I have a 70-liter backpack which is enough for my needs in the tropics or warmer conditions. Indeed if it wasn’t for the electronics I take with me these days I would buy a 60-liter pack.
Access to contents
Most packs are top-loading, with a drawstring and there is nothing wrong with that until you want the stuff at the bottom. It quickly becomes irritating emptying your bag every time you want to get at something.
My last two bags have both been zip-around, suitcase-like designs that open out and is far more convenient. The best of the best packs have a combination of the two.
The higher your load rests upon your back, the easier it is to carry.
You need to be able to shift the weight towards your shoulders and secure it in place with the main body straps resting over your hips. You pull the shoulder straps tight and fasten them together with a small buckle across your chest.
Make sure the shoulder straps are wide enough and well padded. Thin straps will bite into your shoulders.
Having extra straps for attaching peripherals like a tent and provisions is wise, but that said you can always take along some twine and rig something up.
You can’t have too many pockets in my opinion. The more the merrier. One of the bug-bears of living from a backpack is organizing your stuff. Things quickly descend into chaos. I want to know where I put everything so they are to hand when I need them.
Interior pockets are more important if only for security reasons. There are plenty of thieves out there willing to help themselves to anything accessible and you can’t lock every zip. I’m more relaxed with storing items inside my bag than outside.
Some bags have clever hidden, sneaky pockets where you can stash documents or even some spare cash should you feel the need. Nice to have.
If possible I like to have open side pockets to hold my water bottle in place. I curse if I can’t carry a bottle easily.
A quality bag will never have cheap zips. If you’re looking at a bag with super light alloy zippers put it down and look elsewhere. You need YKK zips.
I want the main zips to have a robust tooth and double-sliders that lock together. We all realize that anyone can steal your gear if they are determined, but that’s not how security really works. Most thefts are opportunistic, so deter them.
Lockable sliders have a built-in loop, specially made for a mini padlock, and can’t be prised off easily. It’s not good enough to padlock the fob ends alone, they can be easily removed.
When you’re hiking in the forest you cant avoid getting caught up in thorns or taking a tumble now and again. Your pack will get wet and snagged.
Look for a cross-weave in the material. If it has a grid pattern, it will be far more robust than normal fabric and will prevent your pack from ripping. Cross-weave nylon is easy to repair and any damage will be limited.
You can’t really expect your backpack to be fully waterproof no matter what the makers claim. Synthetics will be water-resistant but canvas is next to useless. Either look for a rain cover built into the bag or buy one separately.
Your bag is most likely to fail on the load-bearing stress points. Strong stitching is essential
In my experience, the tops of the shoulder straps get pulled apart. So do the zips and main seams.
Look for double stitching and reinforcements where the straps are attached.

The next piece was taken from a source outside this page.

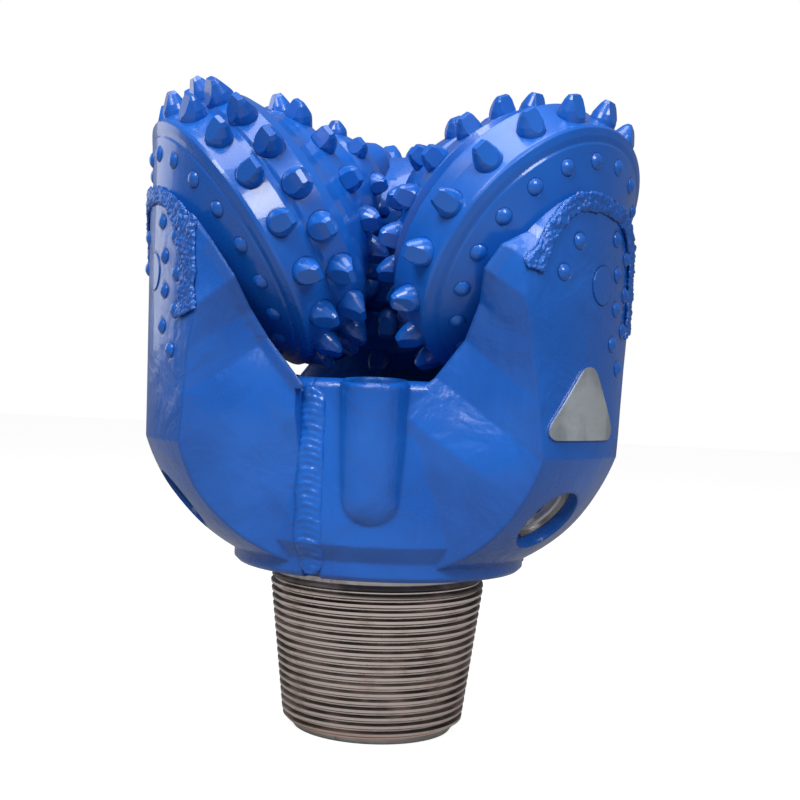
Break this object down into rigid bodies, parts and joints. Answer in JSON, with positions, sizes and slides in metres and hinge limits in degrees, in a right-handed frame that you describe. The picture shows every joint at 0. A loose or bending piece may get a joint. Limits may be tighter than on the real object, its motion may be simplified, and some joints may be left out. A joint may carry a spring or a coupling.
{
  "type": "tricone drill bit",
  "caption": "Rotary rock bit with three rolling cones set with carbide inserts, on a threaded tapered pin.",
  "frame": {"origin": "centre of the pin's small end", "axes": "+Z along the bit's axis towards the cones; -Y is the side shown, between the left and right legs"},
  "size_m": [0.3886, 0.3751, 0.5038],
  "materials": {
    "blue_paint": "gloss",
    "cone_paint": "gloss",
    "painted_carbide": "gloss",
    "painted_hardfacing": "rough gloss",
    "painted_weld": "gloss",
    "bare_steel": "machined",
    "carbide": "ground",
    "black_rubber": "matte",
    "bronze": "machined",
    "cap_steel": "satin"
  },
  "bodies": {
    "bit_body": {"ball_plug_back": "blue_paint", "ball_plug_left": "blue_paint", "ball_plug_right": "blue_paint", "hardfacing_back": "painted_hardfacing", "hardfacing_left": "painted_hardfacing", "hardfacing_right": "painted_hardfacing", "jet_nozzle_back": "carbide", "jet_nozzle_left": "carbide", "jet_nozzle_right": "carbide", "jet_o_rings": "black_rubber", "jet_retainers": "bare_steel", "jet_seat_sleeves": "bare_steel", "leg_back": "blue_paint", "leg_left": "blue_paint", "leg_right": "blue_paint", "reservoir_cap_back": "cap_steel", "reservoir_cap_left": "cap_steel", "reservoir_cap_right": "cap_steel", "reservoir_cups": "bare_steel", "reservoir_diaphragms": "black_rubber", "reservoir_snap_rings": "bare_steel", "seam_weld_back": "painted_weld", "seam_weld_left": "painted_weld", "seam_weld_right": "painted_weld", "shirttail_buttons_back": "painted_carbide", "shirttail_buttons_left": "painted_carbide", "shirttail_buttons_right": "painted_carbide"},
    "balls_back": {"bearing_balls_back": "bare_steel"},
    "balls_left": {"bearing_balls_left": "bare_steel"},
    "balls_right": {"bearing_balls_right": "bare_steel"},
    "cone_back": {"cone_back_bushing": "bronze", "cone_back_gauge_inserts": "painted_carbide", "cone_back_heel_buttons": "painted_carbide", "cone_back_nose_inserts": "painted_carbide", "cone_back_seal_ring": "black_rubber", "cone_back_second_inserts": "painted_carbide", "cone_back_shell": "cone_paint", "cone_back_third_inserts": "painted_carbide", "cone_back_thrust_disc": "bare_steel"},
    "cone_left": {"cone_left_bushing": "bronze", "cone_left_gauge_inserts": "painted_carbide", "cone_left_heel_buttons": "painted_carbide", "cone_left_nose_inserts": "painted_carbide", "cone_left_seal_ring": "black_rubber", "cone_left_second_inserts": "painted_carbide", "cone_left_shell": "cone_paint", "cone_left_third_inserts": "painted_carbide", "cone_left_thrust_disc": "bare_steel"},
    "cone_right": {"cone_right_bushing": "bronze", "cone_right_gauge_inserts": "painted_carbide", "cone_right_heel_buttons": "painted_carbide", "cone_right_nose_inserts": "painted_carbide", "cone_right_seal_ring": "black_rubber", "cone_right_second_inserts": "painted_carbide", "cone_right_shell": "cone_paint", "cone_right_thrust_disc": "bare_steel"}
  },
  "joints": [
    {"name": "cone_right_spin", "type": "hinge", "parent": "bit_body", "child": "cone_right", "pos_m": [0.004, 0.00693, 0.47], "axis": [0.718, -0.4145, -0.5592], "continuous": true},
    {"name": "balls_right_orbit", "type": "hinge", "parent": "bit_body", "child": "balls_right", "pos_m": [0.004, 0.00693, 0.47], "axis": [0.718, -0.4145, -0.5592], "continuous": true},
    {"name": "cone_back_spin", "type": "hinge", "parent": "bit_body", "child": "cone_back", "pos_m": [-0.008, 0, 0.47], "axis": [0, 0.829, -0.5592], "continuous": true},
    {"name": "balls_back_orbit", "type": "hinge", "parent": "bit_body", "child": "balls_back", "pos_m": [-0.008, 0, 0.47], "axis": [0, 0.829, -0.5592], "continuous": true},
    {"name": "cone_left_spin", "type": "hinge", "parent": "bit_body", "child": "cone_left", "pos_m": [0.004, -0.00693, 0.47], "axis": [-0.718, -0.4145, -0.5592], "continuous": true},
    {"name": "balls_left_orbit", "type": "hinge", "parent": "bit_body", "child": "balls_left", "pos_m": [0.004, -0.00693, 0.47], "axis": [-0.718, -0.4145, -0.5592], "continuous": true}
  ],
  "couplings": [
    {"joint": "balls_right_orbit", "follows": "cone_right_spin", "ratio": 0.61},
    {"joint": "balls_back_orbit", "follows": "cone_back_spin", "ratio": 0.61},
    {"joint": "balls_left_orbit", "follows": "cone_left_spin", "ratio": 0.61}
  ]
}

You’ll notice a square patch with an ‘X’ shape stitch pattern.
Try pulling at the seams. They should not stretch apart in any way. Check inside, are the seams raw and frayed? A quality bag will have covered or folded seams.
You’ve already checked the zips but how are they stitched? The thread should be strong and aligned neatly. Are the zip ends sewn securely?
Which Backpack is Best?
My Decathlon Quechua 70-liter backpack ticks off most of the key requirements without costing so much money it’s worth more than the contents!
Is it perfect? No, but it’s a good all-rounder that does everything well. I do have a few niggles but then again everything is a compromise.
- It’s super tough. Ripstop material.
- Many storage pockets
- The best lockable zips.
- Finished seams
- Quality buckles and fasteners
- The lower compartment opens from both inside and out.
- A rain cover/bag is stored in the bottom pocket
- The detachable shoulder bag is too small
- Adjustment straps are awkward
- The strong material is heavier than some packs
If you in the market for a good but affordable backpack that will stand up to the wear and tear of daily travel and multi-day hiking then this Decathlon Rucksack could be for you.